To a correspondent who sought his intervention in the discord between Cameron and Curtin, Lincoln replied: “I am slow to listen to criminations among friends, and never expouse their quarrels on either side…allow by-gones to be by-gones, and look to the present & future only.” Yet at the same time, he informed Leonard Swett, who was preparing a trip to Pennsylvania, that he was very concerned about former congressman Joseph Casey’s disclosures that the Cameron faction lacked confidence in the Pennsylvania Central Committee, controlled by Curtin. “Write Mr. Casey,” Lincoln urged, “suggest to him that great caution and delicacy of action, is necessary in that matter.” Meanwhile, Republican money flowed into Pennsylvania. “After all,” wrote Republican National Committeeman John Goodrich of Massachusetts, “Pennsylvania is the Sebastopol we must take.”

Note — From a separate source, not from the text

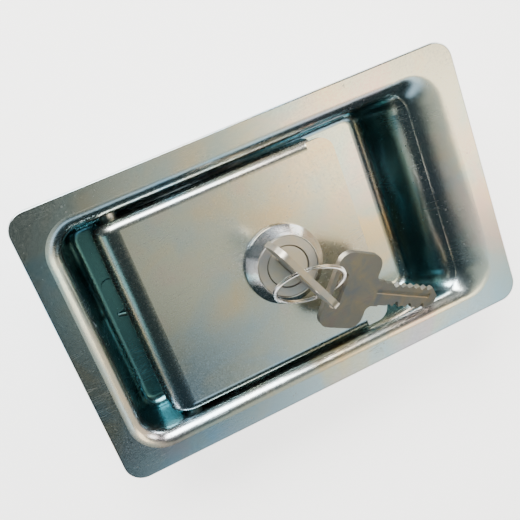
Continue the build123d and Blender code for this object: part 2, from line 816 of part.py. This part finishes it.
screw_seat = cam_top - cam_thickness - 2 * seat_gap - cam_washer_thickness
with BuildPart() as cam_screw:
    with BuildSketch(Plane.XY.offset(screw_seat)):
        with Locations((lock_x, 0)):
            Circle(screw_radius)
    extrude(amount=screw_reach + cam_washer_thickness)
    with BuildSketch(Plane.XY.offset(screw_seat)):
        with Locations((lock_x, 0)):
            Circle(screw_head_radius)
    extrude(amount=-screw_head_height)
    head_rim = cam_screw.edges().filter_by(
        lambda e: abs(e.center().Z - screw_seat + screw_head_height) < 0.01
    )
    fillet(head_rim, screw_head_height / 3)
    with BuildSketch(Plane.XY.offset(screw_seat - screw_head_height)):
        with Locations((lock_x, 0)):
            Rectangle(screw_radius * 2, screw_radius / 2)
            Rectangle(screw_radius / 2, screw_radius * 2)
    extrude(amount=screw_head_height / 2, mode=Mode.SUBTRACT)
save(cam_screw, "cam_screw")

# ---------------------------------------------------------------- the two keys and their ring
slot_level = face_top + key_neck + key_bow_height - key_slot_edge - key_slot_width / 2
key_plane = Plane(origin=(lock_x, 0, slot_level), x_dir=along_key, z_dir=across_key)
heading = radians(spare_heading)
dip = radians(spare_dip)
blade_way = Vector(cos(heading) * cos(dip), sin(heading) * cos(dip), -sin(dip))
level_way = Vector(-sin(heading), cos(heading), 0)
upper_way = blade_way.cross(level_way)
width_way = level_way * cos(radians(spare_roll)) + upper_way * sin(radians(spare_roll))
spare_plane = Plane(
    origin=spare_slot_middle, x_dir=width_way, z_dir=width_way.cross(blade_way * -1)
)
key_shape = key_outline()
blade_start = key_slot_edge + key_slot_width / 2 - key_bow_height - key_neck / 2
groove_length = key_blade_length + key_neck / 2 - key_tip_length

with BuildPart() as key:
    with BuildSketch(key_plane):
        add(key_shape)
    extrude(amount=key_thickness / 2, both=True)
    for side in (-1, 1):
        with BuildSketch(key_plane.offset(side * key_thickness / 2)):
            with Locations((side * key_groove_width / 2, blade_start)):
                Rectangle(key_groove_width, groove_length, align=(Align.CENTER, Align.MAX))
        extrude(amount=key_groove_depth, both=True, mode=Mode.SUBTRACT)
save(key, "key")

with BuildPart() as spare_key:
    with BuildSketch(spare_plane):
        add(key_shape)
    extrude(amount=key_thickness / 2, both=True)
    for side in (-1, 1):
        with BuildSketch(spare_plane.offset(side * key_thickness / 2)):
            with Locations((side * key_groove_width / 2, blade_start)):
                Rectangle(key_groove_width, groove_length, align=(Align.CENTER, Align.MAX))
        extrude(amount=key_groove_depth, both=True, mode=Mode.SUBTRACT)
save(spare_key, "spare_key")

ring_plane = Plane(origin=ring_middle, z_dir=ring_axis)
with BuildPart() as key_ring:
    for side in (-1, 1):
        with Locations(ring_plane.offset(side * (ring_wire - ring_overlap))):
            Torus(ring_radius, ring_wire)
save(key_ring, "key_ring")
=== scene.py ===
import math

import bpy
from mathutils import Matrix, Vector


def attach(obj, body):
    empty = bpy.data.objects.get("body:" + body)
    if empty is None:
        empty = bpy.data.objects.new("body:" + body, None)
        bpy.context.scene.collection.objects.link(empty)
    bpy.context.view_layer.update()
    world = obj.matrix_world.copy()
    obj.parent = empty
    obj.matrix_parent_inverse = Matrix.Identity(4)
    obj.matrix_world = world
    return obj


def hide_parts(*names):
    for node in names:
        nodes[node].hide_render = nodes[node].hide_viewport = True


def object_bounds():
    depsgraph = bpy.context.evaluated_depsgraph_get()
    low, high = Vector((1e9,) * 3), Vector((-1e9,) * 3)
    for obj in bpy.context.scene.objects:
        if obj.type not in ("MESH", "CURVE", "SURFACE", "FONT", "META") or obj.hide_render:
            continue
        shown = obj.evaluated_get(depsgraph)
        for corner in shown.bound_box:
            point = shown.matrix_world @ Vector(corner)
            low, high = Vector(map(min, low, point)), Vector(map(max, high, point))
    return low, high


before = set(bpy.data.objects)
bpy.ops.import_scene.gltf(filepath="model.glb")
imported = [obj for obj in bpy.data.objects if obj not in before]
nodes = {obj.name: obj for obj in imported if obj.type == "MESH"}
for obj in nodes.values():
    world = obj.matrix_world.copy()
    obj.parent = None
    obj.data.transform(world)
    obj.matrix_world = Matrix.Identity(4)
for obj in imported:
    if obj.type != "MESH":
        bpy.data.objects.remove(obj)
size_at_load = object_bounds()

# ---- camera ---------------------------------------------------------------------------
# Stands over the hinge end and looks down at the face, turned so that the long side leans
# up to the right and the finger well is at the far end.
camera_data = bpy.data.cameras.new("camera")
camera_data.lens = 47.77
camera_data.sensor_width = 36.0
camera_data.clip_start = 0.01
camera = bpy.data.objects.new("camera", camera_data)
bpy.context.scene.collection.objects.link(camera)
camera_right = Vector((0.89616, -0.34850, 0.27468))
camera_up = Vector((0.40608, 0.89366, -0.19100))
camera_back = camera_right.cross(camera_up).normalized()
camera_place = Vector((-0.04516, 0.06214, 0.19502))
camera_turn = Matrix((camera_right, camera_up, camera_back)).transposed().to_4x4()
camera.matrix_world = Matrix.Translation(camera_place) @ camera_turn
bpy.context.scene.camera = camera

# ---- floor ----------------------------------------------------------------------------
# A plain pale sheet on a light table, a hair below the lowest point of the latch. The tint
# drifts very slightly, as paper does.
floor_width = 4.0
floor_gap = 0.0006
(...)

Lincoln turned his political attention to every state where his campaign experienced difficulty. Hearing that two Republican seats might be lost in Maine’s September elections, he told his vice presidential mate, Hannibal Hamlin, that “such a result…would, I fear, put us on the down-hill track, lose us the State elections in Pennsylvania and Indiana, and probably ruin us on the main turn in November. You must not allow it.” In August, troubled by a letter received from Rhode Island “intimating that Douglas is in-listing some rich men there, who know how to use money, and that it is endangering the State,” Lincoln asked Rhode Island’s senator James Simmons, “How is this? Please write me.” In the end, the September elections in New England favored the Republicans, preparing the way for the great October contests in the West.